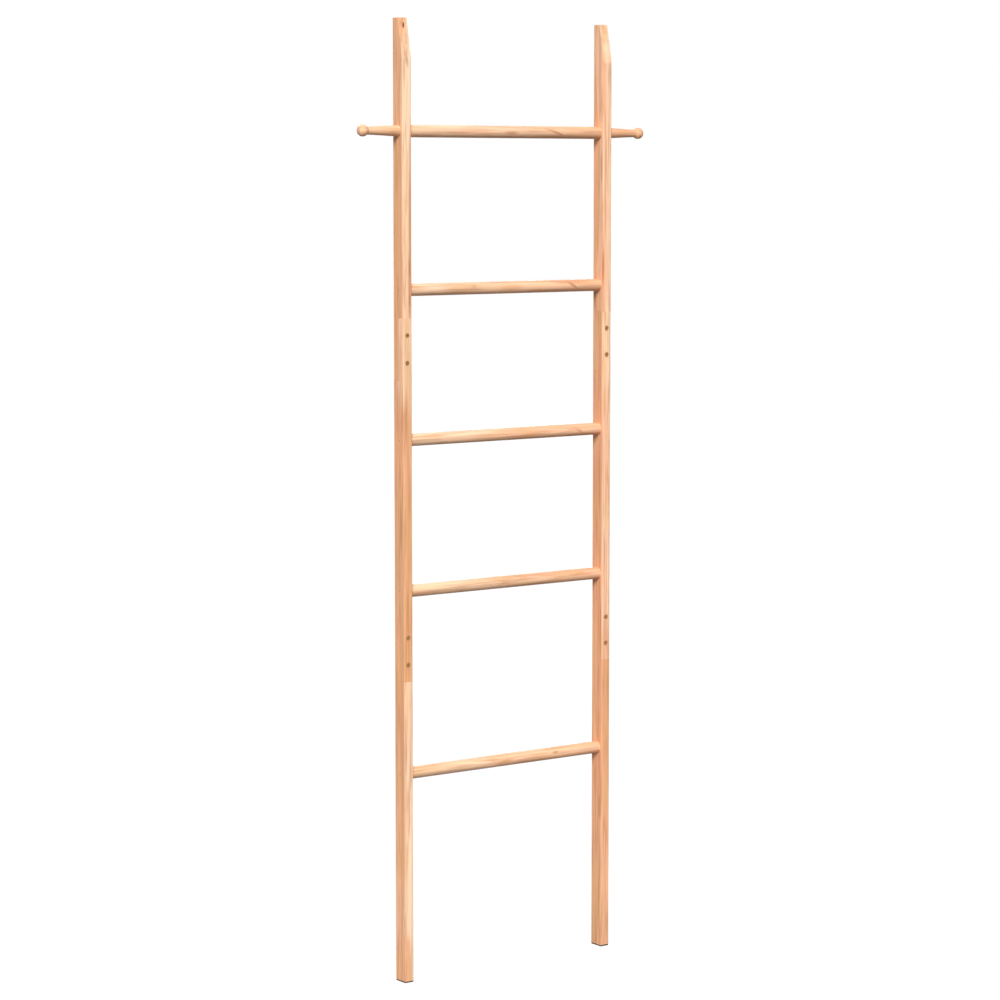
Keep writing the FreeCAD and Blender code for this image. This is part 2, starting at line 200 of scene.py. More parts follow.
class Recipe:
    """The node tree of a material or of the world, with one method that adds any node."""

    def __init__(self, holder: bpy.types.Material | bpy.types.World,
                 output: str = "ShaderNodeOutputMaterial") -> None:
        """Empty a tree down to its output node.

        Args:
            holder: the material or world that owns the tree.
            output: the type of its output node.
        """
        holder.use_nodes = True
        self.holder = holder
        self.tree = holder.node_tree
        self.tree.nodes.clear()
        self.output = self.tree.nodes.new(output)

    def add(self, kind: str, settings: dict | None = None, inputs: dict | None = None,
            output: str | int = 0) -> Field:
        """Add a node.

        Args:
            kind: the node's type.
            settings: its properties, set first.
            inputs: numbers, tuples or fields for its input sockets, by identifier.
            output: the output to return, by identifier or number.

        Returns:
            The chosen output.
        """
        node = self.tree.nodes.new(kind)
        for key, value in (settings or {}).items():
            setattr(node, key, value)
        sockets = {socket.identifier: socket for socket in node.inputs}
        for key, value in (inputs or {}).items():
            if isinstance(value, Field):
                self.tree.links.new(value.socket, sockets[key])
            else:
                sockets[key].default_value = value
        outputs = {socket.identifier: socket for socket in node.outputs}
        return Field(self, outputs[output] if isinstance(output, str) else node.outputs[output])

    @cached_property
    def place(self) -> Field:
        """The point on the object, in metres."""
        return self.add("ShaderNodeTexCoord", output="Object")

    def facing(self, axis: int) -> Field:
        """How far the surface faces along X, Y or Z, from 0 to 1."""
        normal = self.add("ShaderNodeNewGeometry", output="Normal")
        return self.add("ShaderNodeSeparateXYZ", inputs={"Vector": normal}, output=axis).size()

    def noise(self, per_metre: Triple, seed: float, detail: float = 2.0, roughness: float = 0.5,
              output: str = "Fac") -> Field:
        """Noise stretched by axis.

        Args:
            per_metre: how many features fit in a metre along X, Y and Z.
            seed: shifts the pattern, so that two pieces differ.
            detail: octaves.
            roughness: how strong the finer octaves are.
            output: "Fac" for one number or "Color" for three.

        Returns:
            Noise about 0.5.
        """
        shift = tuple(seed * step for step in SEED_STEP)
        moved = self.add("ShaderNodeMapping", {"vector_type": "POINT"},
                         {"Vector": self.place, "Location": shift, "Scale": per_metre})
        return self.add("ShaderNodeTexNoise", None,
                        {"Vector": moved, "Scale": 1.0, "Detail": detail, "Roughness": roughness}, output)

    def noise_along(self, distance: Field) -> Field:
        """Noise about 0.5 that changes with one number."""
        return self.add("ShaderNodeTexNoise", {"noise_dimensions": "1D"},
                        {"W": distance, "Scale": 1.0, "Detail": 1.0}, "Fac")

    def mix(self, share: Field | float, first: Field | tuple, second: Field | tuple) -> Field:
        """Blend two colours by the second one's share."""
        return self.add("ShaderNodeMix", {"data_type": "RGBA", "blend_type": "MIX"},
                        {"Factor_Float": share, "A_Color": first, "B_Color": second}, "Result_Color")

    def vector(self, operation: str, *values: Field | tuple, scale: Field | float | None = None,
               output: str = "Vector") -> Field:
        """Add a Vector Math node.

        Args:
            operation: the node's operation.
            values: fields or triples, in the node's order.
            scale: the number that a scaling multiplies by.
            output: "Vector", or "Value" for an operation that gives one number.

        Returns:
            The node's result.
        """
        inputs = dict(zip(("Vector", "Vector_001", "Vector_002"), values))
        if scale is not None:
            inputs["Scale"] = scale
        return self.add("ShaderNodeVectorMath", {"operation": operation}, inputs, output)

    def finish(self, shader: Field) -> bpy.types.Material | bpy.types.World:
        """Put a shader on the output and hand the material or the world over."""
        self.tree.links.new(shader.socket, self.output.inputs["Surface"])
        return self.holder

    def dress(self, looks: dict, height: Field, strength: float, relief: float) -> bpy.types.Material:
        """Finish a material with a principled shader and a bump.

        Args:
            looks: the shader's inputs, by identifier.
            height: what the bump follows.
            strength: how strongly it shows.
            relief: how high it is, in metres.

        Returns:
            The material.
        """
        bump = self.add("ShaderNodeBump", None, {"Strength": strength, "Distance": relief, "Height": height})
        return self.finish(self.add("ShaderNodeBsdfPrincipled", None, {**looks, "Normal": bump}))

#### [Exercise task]
Return only the lines spanning from the first line of the material through the line with "node tree of", copied exactly, both ends kept.

#### [Output below]
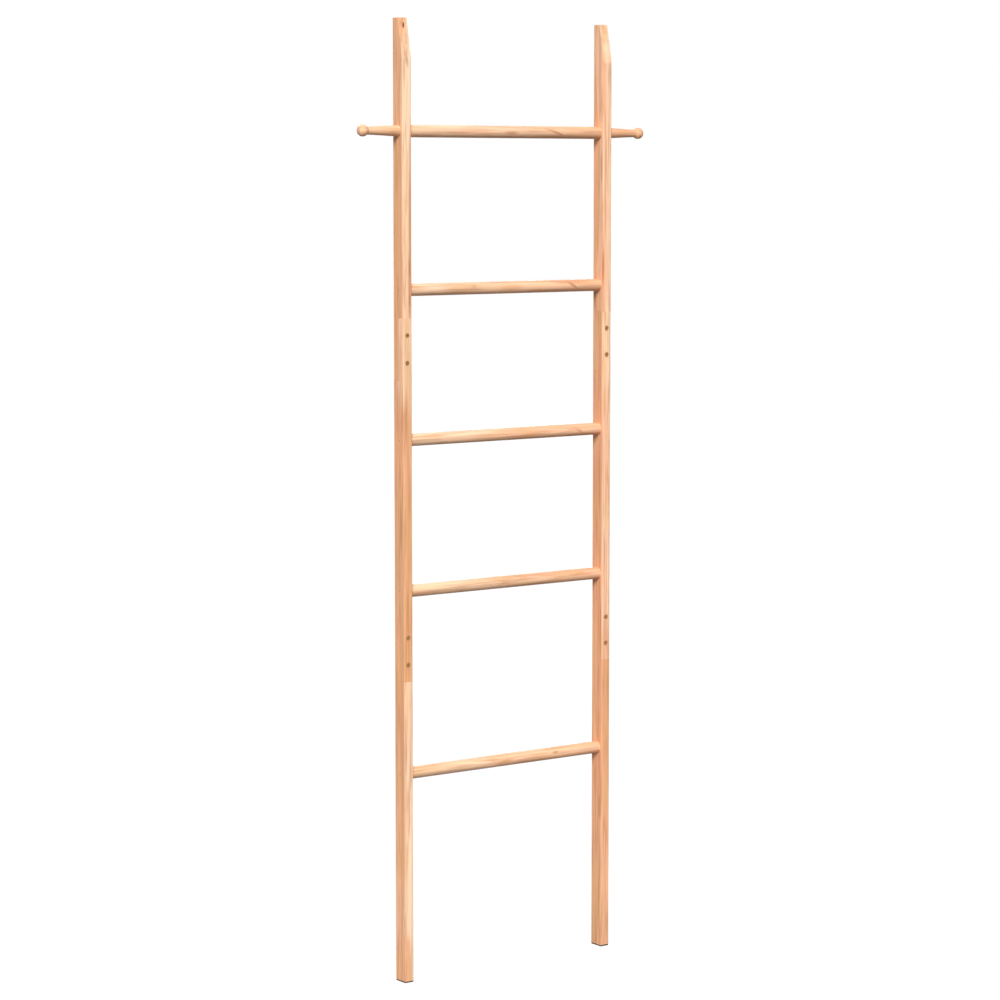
Keep writing the FreeCAD and Blender code for this image. This is part 2, starting at line 200 of scene.py. More parts follow.
class Recipe:
    """The node tree of a material or of the world, with one method that adds any node."""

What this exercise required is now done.